Copy every line, leaving nothing out and adding nothing.
** start of Data for this exercise **
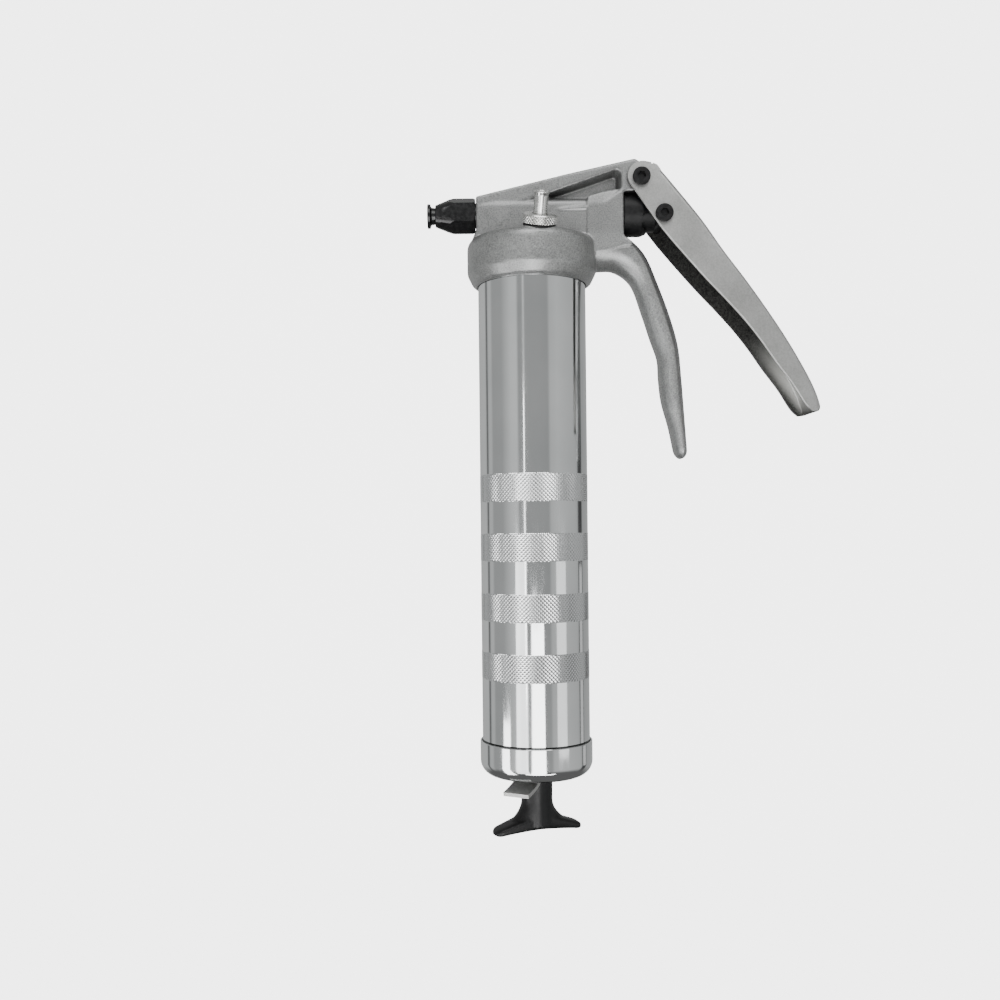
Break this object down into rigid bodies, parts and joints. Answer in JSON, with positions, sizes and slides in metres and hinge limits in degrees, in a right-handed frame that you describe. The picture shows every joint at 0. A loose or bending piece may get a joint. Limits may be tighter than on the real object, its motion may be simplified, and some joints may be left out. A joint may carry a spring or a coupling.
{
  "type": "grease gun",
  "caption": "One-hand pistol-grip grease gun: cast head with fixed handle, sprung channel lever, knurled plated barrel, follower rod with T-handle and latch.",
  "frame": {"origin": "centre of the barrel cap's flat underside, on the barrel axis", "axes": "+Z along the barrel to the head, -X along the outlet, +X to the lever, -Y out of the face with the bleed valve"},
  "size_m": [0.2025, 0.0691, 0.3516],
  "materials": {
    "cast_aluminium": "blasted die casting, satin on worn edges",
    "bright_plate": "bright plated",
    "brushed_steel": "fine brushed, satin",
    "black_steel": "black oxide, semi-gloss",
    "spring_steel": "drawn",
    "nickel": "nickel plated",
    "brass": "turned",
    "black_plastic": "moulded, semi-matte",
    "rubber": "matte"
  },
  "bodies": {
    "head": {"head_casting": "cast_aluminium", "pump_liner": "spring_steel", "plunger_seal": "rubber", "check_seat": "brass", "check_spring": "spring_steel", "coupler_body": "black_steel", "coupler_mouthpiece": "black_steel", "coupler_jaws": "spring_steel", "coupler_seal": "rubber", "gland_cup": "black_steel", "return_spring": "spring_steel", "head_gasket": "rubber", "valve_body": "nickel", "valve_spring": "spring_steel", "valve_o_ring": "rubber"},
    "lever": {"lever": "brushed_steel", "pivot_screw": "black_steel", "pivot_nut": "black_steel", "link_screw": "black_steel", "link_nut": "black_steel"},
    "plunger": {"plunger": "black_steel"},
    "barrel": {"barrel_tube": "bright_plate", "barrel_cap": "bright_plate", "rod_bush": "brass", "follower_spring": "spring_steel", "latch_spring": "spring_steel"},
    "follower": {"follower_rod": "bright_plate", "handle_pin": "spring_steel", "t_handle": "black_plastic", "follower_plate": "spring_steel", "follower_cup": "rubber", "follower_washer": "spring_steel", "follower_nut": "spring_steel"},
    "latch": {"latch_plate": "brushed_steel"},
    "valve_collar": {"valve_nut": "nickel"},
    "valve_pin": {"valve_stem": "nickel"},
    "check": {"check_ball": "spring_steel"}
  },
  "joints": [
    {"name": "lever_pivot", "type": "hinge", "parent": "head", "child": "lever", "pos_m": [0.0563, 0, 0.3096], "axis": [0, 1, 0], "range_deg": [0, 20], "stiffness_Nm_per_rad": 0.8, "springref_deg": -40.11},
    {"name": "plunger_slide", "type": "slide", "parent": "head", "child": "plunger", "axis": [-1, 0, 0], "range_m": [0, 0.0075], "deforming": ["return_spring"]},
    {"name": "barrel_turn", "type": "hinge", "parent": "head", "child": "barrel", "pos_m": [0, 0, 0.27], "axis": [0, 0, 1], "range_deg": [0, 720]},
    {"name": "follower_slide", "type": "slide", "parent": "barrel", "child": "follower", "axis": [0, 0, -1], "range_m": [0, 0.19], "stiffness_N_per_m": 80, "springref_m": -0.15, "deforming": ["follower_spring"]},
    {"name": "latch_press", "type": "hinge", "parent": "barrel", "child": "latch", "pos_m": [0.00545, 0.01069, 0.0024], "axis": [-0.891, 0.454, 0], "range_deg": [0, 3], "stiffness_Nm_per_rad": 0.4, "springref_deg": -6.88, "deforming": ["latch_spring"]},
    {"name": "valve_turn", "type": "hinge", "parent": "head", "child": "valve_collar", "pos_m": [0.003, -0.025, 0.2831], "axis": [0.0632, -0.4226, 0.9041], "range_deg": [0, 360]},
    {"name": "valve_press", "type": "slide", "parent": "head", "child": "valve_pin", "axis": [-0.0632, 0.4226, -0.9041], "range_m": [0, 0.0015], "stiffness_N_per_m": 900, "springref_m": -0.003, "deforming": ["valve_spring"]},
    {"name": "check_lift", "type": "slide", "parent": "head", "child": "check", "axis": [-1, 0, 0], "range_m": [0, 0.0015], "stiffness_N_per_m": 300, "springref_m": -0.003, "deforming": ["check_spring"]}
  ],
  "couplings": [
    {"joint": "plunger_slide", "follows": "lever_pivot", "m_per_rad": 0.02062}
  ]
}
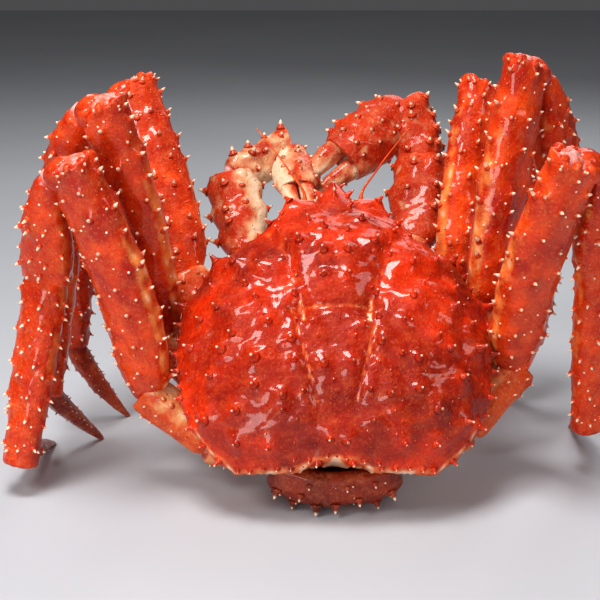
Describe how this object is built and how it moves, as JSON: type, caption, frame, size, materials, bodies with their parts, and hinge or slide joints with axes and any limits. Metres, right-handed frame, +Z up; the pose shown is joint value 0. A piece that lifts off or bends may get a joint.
** end of Data for this exercise **
Expected answer:
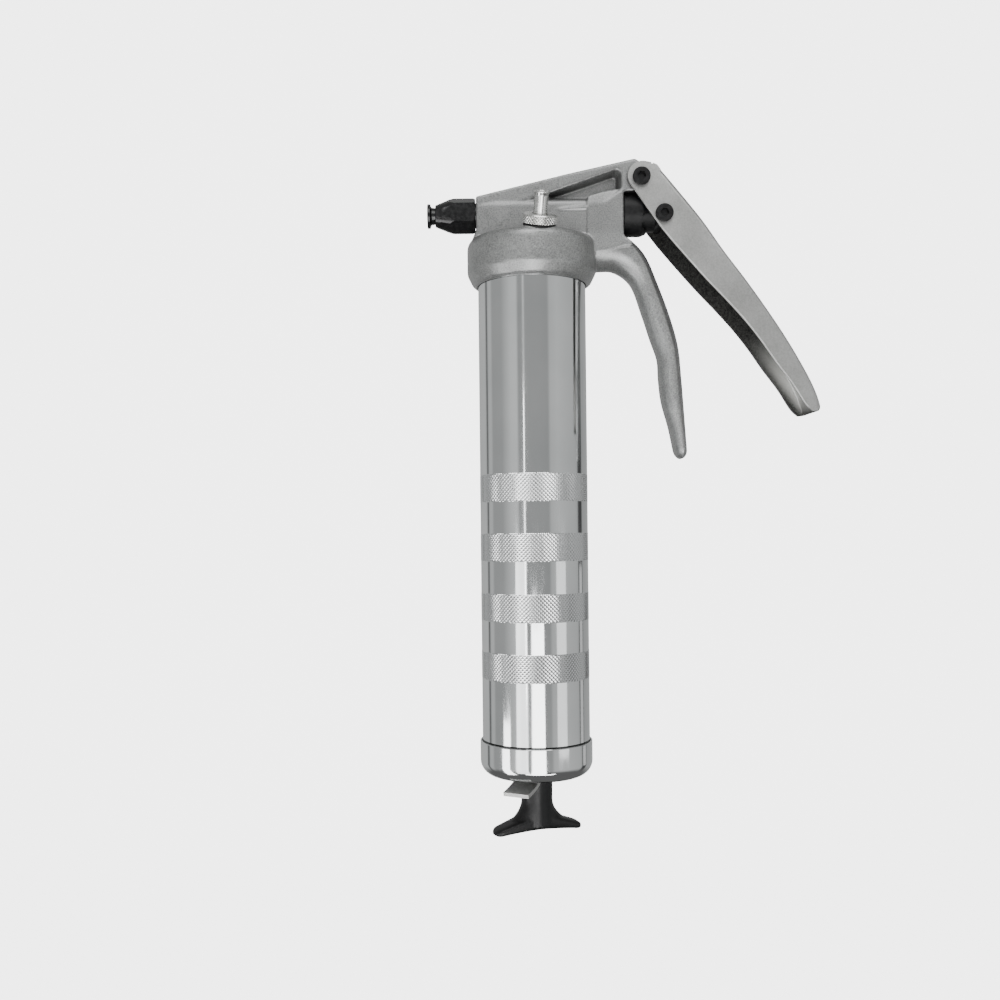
Break this object down into rigid bodies, parts and joints. Answer in JSON, with positions, sizes and slides in metres and hinge limits in degrees, in a right-handed frame that you describe. The picture shows every joint at 0. A loose or bending piece may get a joint. Limits may be tighter than on the real object, its motion may be simplified, and some joints may be left out. A joint may carry a spring or a coupling.
{
  "type": "grease gun",
  "caption": "One-hand pistol-grip grease gun: cast head with fixed handle, sprung channel lever, knurled plated barrel, follower rod with T-handle and latch.",
  "frame": {"origin": "centre of the barrel cap's flat underside, on the barrel axis", "axes": "+Z along the barrel to the head, -X along the outlet, +X to the lever, -Y out of the face with the bleed valve"},
  "size_m": [0.2025, 0.0691, 0.3516],
  "materials": {
    "cast_aluminium": "blasted die casting, satin on worn edges",
    "bright_plate": "bright plated",
    "brushed_steel": "fine brushed, satin",
    "black_steel": "black oxide, semi-gloss",
    "spring_steel": "drawn",
    "nickel": "nickel plated",
    "brass": "turned",
    "black_plastic": "moulded, semi-matte",
    "rubber": "matte"
  },
  "bodies": {
    "head": {"head_casting": "cast_aluminium", "pump_liner": "spring_steel", "plunger_seal": "rubber", "check_seat": "brass", "check_spring": "spring_steel", "coupler_body": "black_steel", "coupler_mouthpiece": "black_steel", "coupler_jaws": "spring_steel", "coupler_seal": "rubber", "gland_cup": "black_steel", "return_spring": "spring_steel", "head_gasket": "rubber", "valve_body": "nickel", "valve_spring": "spring_steel", "valve_o_ring": "rubber"},
    "lever": {"lever": "brushed_steel", "pivot_screw": "black_steel", "pivot_nut": "black_steel", "link_screw": "black_steel", "link_nut": "black_steel"},
    "plunger": {"plunger": "black_steel"},
    "barrel": {"barrel_tube": "bright_plate", "barrel_cap": "bright_plate", "rod_bush": "brass", "follower_spring": "spring_steel", "latch_spring": "spring_steel"},
    "follower": {"follower_rod": "bright_plate", "handle_pin": "spring_steel", "t_handle": "black_plastic", "follower_plate": "spring_steel", "follower_cup": "rubber", "follower_washer": "spring_steel", "follower_nut": "spring_steel"},
    "latch": {"latch_plate": "brushed_steel"},
    "valve_collar": {"valve_nut": "nickel"},
    "valve_pin": {"valve_stem": "nickel"},
    "check": {"check_ball": "spring_steel"}
  },
  "joints": [
    {"name": "lever_pivot", "type": "hinge", "parent": "head", "child": "lever", "pos_m": [0.0563, 0, 0.3096], "axis": [0, 1, 0], "range_deg": [0, 20], "stiffness_Nm_per_rad": 0.8, "springref_deg": -40.11},
    {"name": "plunger_slide", "type": "slide", "parent": "head", "child": "plunger", "axis": [-1, 0, 0], "range_m": [0, 0.0075], "deforming": ["return_spring"]},
    {"name": "barrel_turn", "type": "hinge", "parent": "head", "child": "barrel", "pos_m": [0, 0, 0.27], "axis": [0, 0, 1], "range_deg": [0, 720]},
    {"name": "follower_slide", "type": "slide", "parent": "barrel", "child": "follower", "axis": [0, 0, -1], "range_m": [0, 0.19], "stiffness_N_per_m": 80, "springref_m": -0.15, "deforming": ["follower_spring"]},
    {"name": "latch_press", "type": "hinge", "parent": "barrel", "child": "latch", "pos_m": [0.00545, 0.01069, 0.0024], "axis": [-0.891, 0.454, 0], "range_deg": [0, 3], "stiffness_Nm_per_rad": 0.4, "springref_deg": -6.88, "deforming": ["latch_spring"]},
    {"name": "valve_turn", "type": "hinge", "parent": "head", "child": "valve_collar", "pos_m": [0.003, -0.025, 0.2831], "axis": [0.0632, -0.4226, 0.9041], "range_deg": [0, 360]},
    {"name": "valve_press", "type": "slide", "parent": "head", "child": "valve_pin", "axis": [-0.0632, 0.4226, -0.9041], "range_m": [0, 0.0015], "stiffness_N_per_m": 900, "springref_m": -0.003, "deforming": ["valve_spring"]},
    {"name": "check_lift", "type": "slide", "parent": "head", "child": "check", "axis": [-1, 0, 0], "range_m": [0, 0.0015], "stiffness_N_per_m": 300, "springref_m": -0.003, "deforming": ["check_spring"]}
  ],
  "couplings": [
    {"joint": "plunger_slide", "follows": "lever_pivot", "m_per_rad": 0.02062}
  ]
}
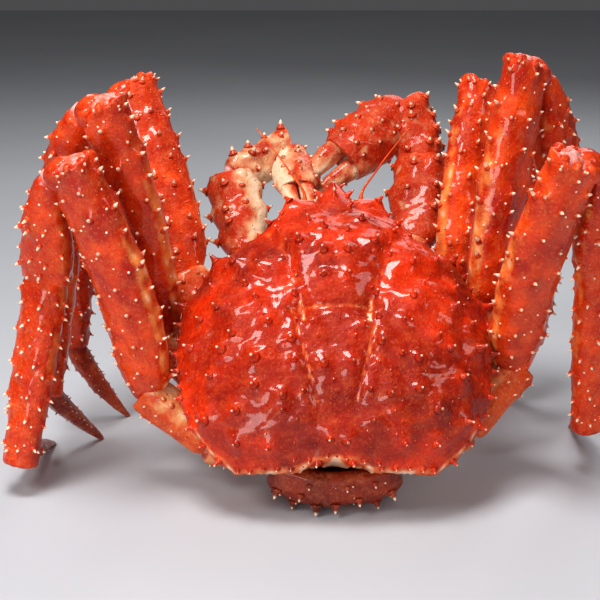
Describe how this object is built and how it moves, as JSON: type, caption, frame, size, materials, bodies with their parts, and hinge or slide joints with axes and any limits. Metres, right-handed frame, +Z up; the pose shown is joint value 0. A piece that lifts off or bends may get a joint.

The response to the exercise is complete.